There are still a few problems with this solution, most of which affect long-running programs. The first is, no matter how many bits you allocate to the reference counter, there is a maximum value it can store. What happens when an object has more references to it than its reference counter can store? Well, obviously, it can't be incremented further, because it would wrap around and you'd end with a mess. But, equally, it can't be decremented - because you don't know how many times to decrement. So once an object has reached the maximum reference value, it can never be removed from the system by the normal operation of reference counting memory manager.

More subtly, circular data structures can never be removed from the system even if nothing outside the circle any longer references it, since each element holds a pointer to the next and none can ever be decremented to zero. This, however, can't happen in a pure functional language with immutable data objects, since circular data structures are then impossible to create.

Finally, while the user program will not have to be paused for mark-and-sweep, occasionally the deletion of an object which serves as the root of a deep tree of objects will cause a cascade of further deletions, which may also cause a noticeable pause.

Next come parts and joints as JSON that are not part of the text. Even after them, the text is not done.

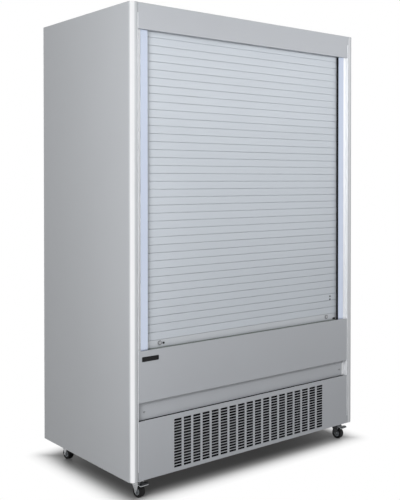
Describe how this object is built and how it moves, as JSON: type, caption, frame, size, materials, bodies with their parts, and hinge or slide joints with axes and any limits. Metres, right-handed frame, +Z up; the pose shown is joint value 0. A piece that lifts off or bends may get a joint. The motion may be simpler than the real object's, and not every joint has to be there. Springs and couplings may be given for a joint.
{
  "type": "multideck display fridge",
  "caption": "Upright multideck display fridge, its front closed by a slatted aluminium roller shutter, with shelves, plinth grille, built-in cooling and braked castors.",
  "frame": {"origin": "on the floor under the middle of the cabinet", "axes": "+X to the right seen from the front, +Y towards the back, +Z up; the shutter faces -Y"},
  "size_m": [1.25, 0.695, 1.892],
  "materials": {
    "painted_steel_body": "satin",
    "painted_steel_front": "satin",
    "painted_steel_inside": "satin",
    "galvanised_steel": "satin",
    "zinc_plated_steel": "satin",
    "chromed_steel": "polished",
    "anodised_aluminium": "satin",
    "coil_aluminium": "satin",
    "copper_pipe": "satin",
    "black_enamel": "satin",
    "black_plastic": "matte",
    "white_plastic": "satin",
    "rocker_plastic": "gloss",
    "grey_plastic": "satin",
    "seal_rubber": "matte",
    "tyre_rubber": "matte",
    "brush_pile": "matte",
    "lamp_cover": "satin"
  },
  "bodies": {
    "cabinet": {"side_panel_left": "painted_steel_body", "side_panel_right": "painted_steel_body", "roof_panel": "painted_steel_body", "back_wall": "galvanised_steel", "rear_cover": "galvanised_steel", "base_pan": "galvanised_steel", "side_liners": "painted_steel_inside", "tub": "painted_steel_inside", "air_duct": "painted_steel_inside", "deck_pan": "painted_steel_inside", "shelves": "painted_steel_inside", "shelf_brackets": "painted_steel_inside", "shelf_uprights": "painted_steel_inside", "roller_box": "painted_steel_inside", "fascia_panel": "painted_steel_front", "riser_panel": "painted_steel_front", "trim_strip": "painted_steel_front", "kick_panel": "painted_steel_front", "badge_plate": "black_plastic", "trim_screws": "zinc_plated_steel", "cable_gland": "black_plastic", "return_grille": "painted_steel_inside", "discharge_grille": "white_plastic", "price_rails": "white_plastic", "led_light": "lamp_cover", "shutter_guides": "anodised_aluminium", "guide_brushes": "brush_pile", "shutter_sill": "seal_rubber", "barrel_brackets": "zinc_plated_steel", "shutter_curtain": "anodised_aluminium", "compressor": "black_enamel", "condenser_coil": "black_enamel", "evaporator_coil": "coil_aluminium", "condenser_shroud": "black_enamel", "fan_plate": "galvanised_steel", "drain_tray": "black_plastic", "electrical_box": "grey_plastic", "pipework": "copper_pipe", "castor_plates": "zinc_plated_steel"},
    "shutter_bar": {"bottom_bar": "anodised_aluminium", "bottom_seal": "seal_rubber", "bar_stops": "black_plastic", "lock_rings": "chromed_steel"},
    "barrel": {"shutter_barrel": "galvanised_steel"},
    "lock_left": {"lock_cam_left": "zinc_plated_steel"},
    "lock_right": {"lock_cam_right": "zinc_plated_steel"},
    "condenser_fan_wheel": {"condenser_fan": "black_plastic"},
    "evaporator_fan_wheel_left": {"evaporator_fan_left": "black_plastic"},
    "evaporator_fan_wheel_right": {"evaporator_fan_right": "black_plastic"},
    "switch_rocker": {"light_switch": "rocker_plastic"},
    "fork_front_left": {"castor_fork_front_left": "zinc_plated_steel"},
    "wheel_front_left": {"castor_wheel_front_left": "tyre_rubber"},
    "fork_front_right": {"castor_fork_front_right": "zinc_plated_steel"},
    "wheel_front_right": {"castor_wheel_front_right": "tyre_rubber"},
    "fork_rear_left": {"castor_fork_rear_left": "zinc_plated_steel"},
    "wheel_rear_left": {"castor_wheel_rear_left": "tyre_rubber"},
    "fork_rear_right": {"castor_fork_rear_right": "zinc_plated_steel"},
    "wheel_rear_right": {"castor_wheel_rear_right": "tyre_rubber"},
    "pedal_left": {"brake_pedal_left": "zinc_plated_steel"},
    "pedal_right": {"brake_pedal_right": "zinc_plated_steel"}
  },
  "joints": [
    {"name": "shutter_lift", "type": "slide", "parent": "cabinet", "child": "shutter_bar", "axis": [0, 0, 1], "range_m": [0, 1.19], "deforming": ["shutter_curtain"]},
    {"name": "barrel_turn", "type": "hinge", "parent": "cabinet", "child": "barrel", "pos_m": [0, -0.278, 1.8245], "axis": [-1, 0, 0], "range_deg": [0, 1510]},
    {"name": "lock_turn_left", "type": "hinge", "parent": "shutter_bar", "child": "lock_left", "pos_m": [-0.473, -0.3205, 0.5853], "axis": [0, 1, 0], "range_deg": [0, 90]},
    {"name": "lock_turn_right", "type": "hinge", "parent": "shutter_bar", "child": "lock_right", "pos_m": [0.473, -0.3205, 0.5853], "axis": [0, 1, 0], "range_deg": [0, 90]},
    {"name": "condenser_fan_spin", "type": "hinge", "parent": "cabinet", "child": "condenser_fan_wheel", "pos_m": [0.15, -0.2562, 0.19], "axis": [0, 1, 0], "continuous": true},
    {"name": "switch_rock", "type": "hinge", "parent": "cabinet", "child": "switch_rocker", "pos_m": [0.49, -0.302, 0.217], "axis": [-1, 0, 0], "range_deg": [0, 14]},
    {"name": "evaporator_fan_spin_left", "type": "hinge", "parent": "cabinet", "child": "evaporator_fan_wheel_left", "pos_m": [-0.23, -0.062, 0.46785], "axis": [0, 1, 0], "continuous": true},
    {"name": "evaporator_fan_spin_right", "type": "hinge", "parent": "cabinet", "child": "evaporator_fan_wheel_right", "pos_m": [0.23, -0.062, 0.46785], "axis": [0, 1, 0], "continuous": true},
    {"name": "castor_swivel_front_left", "type": "hinge", "parent": "cabinet", "child": "fork_front_left", "pos_m": [-0.565, -0.2895, 0.0612], "axis": [0, 0, 1], "continuous": true},
    {"name": "wheel_roll_front_left", "type": "hinge", "parent": "fork_front_left", "child": "wheel_front_left", "pos_m": [-0.56361, -0.30945, 0.025], "axis": [-0.9976, -0.0698, 0], "continuous": true},
    {"name": "castor_swivel_front_right", "type": "hinge", "parent": "cabinet", "child": "fork_front_right", "pos_m": [0.565, -0.2895, 0.0612], "axis": [0, 0, 1], "continuous": true},
    {"name": "wheel_roll_front_right", "type": "hinge", "parent": "fork_front_right", "child": "wheel_front_right", "pos_m": [0.56639, -0.30945, 0.025], "axis": [-0.9976, -0.0698, 0], "continuous": true},
    {"name": "castor_swivel_rear_left", "type": "hinge", "parent": "cabinet", "child": "fork_rear_left", "pos_m": [-0.565, 0.2625, 0.0612], "axis": [0, 0, 1], "continuous": true},
    {"name": "wheel_roll_rear_left", "type": "hinge", "parent": "fork_rear_left", "child": "wheel_rear_left", "pos_m": [-0.56361, 0.24255, 0.025], "axis": [-0.9976, -0.0698, 0], "continuous": true},
    {"name": "castor_swivel_rear_right", "type": "hinge", "parent": "cabinet", "child": "fork_rear_right", "pos_m": [0.565, 0.2625, 0.0612], "axis": [0, 0, 1], "continuous": true},
    {"name": "wheel_roll_rear_right", "type": "hinge", "parent": "fork_rear_right", "child": "wheel_rear_right", "pos_m": [0.56639, 0.24255, 0.025], "axis": [-0.9976, -0.0698, 0], "continuous": true},
    {"name": "brake_press_left", "type": "hinge", "parent": "fork_front_left", "child": "pedal_left", "pos_m": [-0.56312, -0.31643, 0.0551], "axis": [0.9976, 0.0698, 0], "range_deg": [0, 12]},
    {"name": "brake_press_right", "type": "hinge", "parent": "fork_front_right", "child": "pedal_right", "pos_m": [0.56688, -0.31643, 0.0551], "axis": [0.9976, 0.0698, 0], "range_deg": [0, 12]}
  ],
  "couplings": [
    {"joint": "barrel_turn", "follows": "shutter_lift", "rad_per_m": 22}
  ]
}
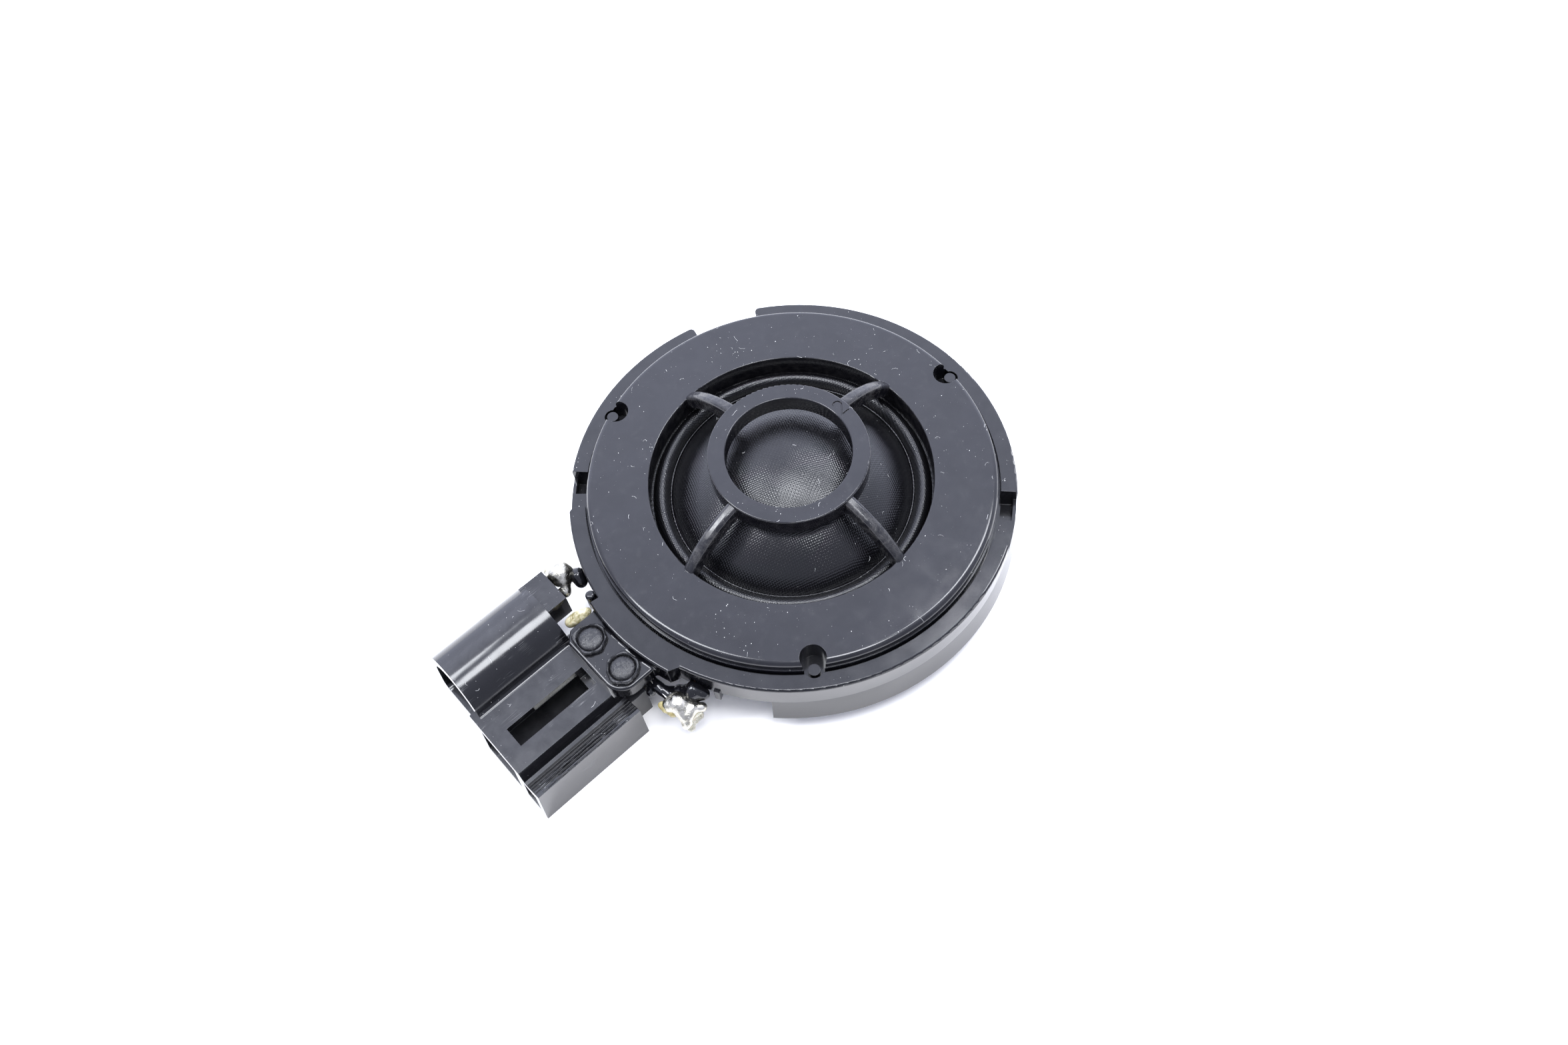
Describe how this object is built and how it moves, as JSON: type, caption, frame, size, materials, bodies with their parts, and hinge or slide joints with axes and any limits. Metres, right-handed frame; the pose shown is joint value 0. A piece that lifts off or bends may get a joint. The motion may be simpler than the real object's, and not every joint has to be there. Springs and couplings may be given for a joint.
{
  "type": "car tweeter",
  "caption": "Soft-dome car tweeter: round plastic frame with spoked guard ring over a woven silk dome, neodymium motor behind, and a moulded two-way connector staked to a side tab.",
  "frame": {"origin": "centre of the magnet yoke's rear face, on the listening axis and on the resting plane", "axes": "+Z along the listening axis, out of the dome; -X towards the connector's mouth"},
  "size_m": [0.0633, 0.047, 0.0143],
  "materials": {
    "cover_plastic": "satin moulded black plastic",
    "basket_plastic": "satin moulded black plastic",
    "connector_plastic": "semi-gloss black plastic",
    "stake_plastic": "black plastic, melted over",
    "ring_plastic": "plain moulded plastic",
    "silk": "coated black woven silk",
    "surround_silk": "coated black woven silk",
    "former_foil": "plain foil",
    "copper": "enamelled copper",
    "plated_steel": "zinc-plated steel",
    "nickel": "nickel plating",
    "felt": "grey felt",
    "tinned_brass": "tin-plated brass",
    "solder": "solidified solder with flux",
    "sealant": "glossy black sealant",
    "adhesive": "amber adhesive"
  },
  "bodies": {
    "housing": {"front_cover": "cover_plastic", "basket": "basket_plastic", "locating_pegs": "basket_plastic", "surround": "surround_silk", "diaphragm_ring": "ring_plastic", "coil_lead_left": "copper", "coil_lead_right": "copper", "yoke": "plated_steel", "pole_plate": "plated_steel", "magnet": "nickel", "damping_felt": "felt", "connector_housing": "connector_plastic", "heat_stakes": "stake_plastic", "terminal_left": "tinned_brass", "terminal_right": "tinned_brass", "solder_joint_left": "solder", "solder_joint_right": "solder", "lead_seal_left": "sealant", "lead_seal_right": "sealant", "adhesive_bead": "adhesive"},
    "diaphragm": {"diaphragm_dome": "silk", "voice_coil_former": "former_foil", "voice_coil": "copper"}
  },
  "joints": [
    {"name": "diaphragm_travel", "type": "slide", "parent": "housing", "child": "diaphragm", "axis": [0, 0, 1], "range_m": [-0.0003, 0.0003], "stiffness_N_per_m": 100, "deforming": ["surround", "coil_lead_left", "coil_lead_right"]}
  ]
}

Heap space, of course, will fragment, as heap space of any variable-size-object system always does. But heap space can be compacted using a very infrequent mark-and-sweep, and, in any case, this problem isn't special to reference counting systems.

Conclusion

In summary, especially for systems with very large numbers of equal-sized objects such as is typical of programs written in LISP-like languages, reference counting garbage collectors have always struck me as having many benefits. Adding reference counting to any Java Virtual Machine would be decidedly non-trivial, however, and, in particular, using proxy objects in cons-space to point to heap space objects might (I don't yet know) break compatibility with existing compiled Java programs. Also, while a reference counting system may have fewer noticeable pauses, its overall efficiency is not necessarily better than a generational system. It's more 'worth a try' than 'a certain win'.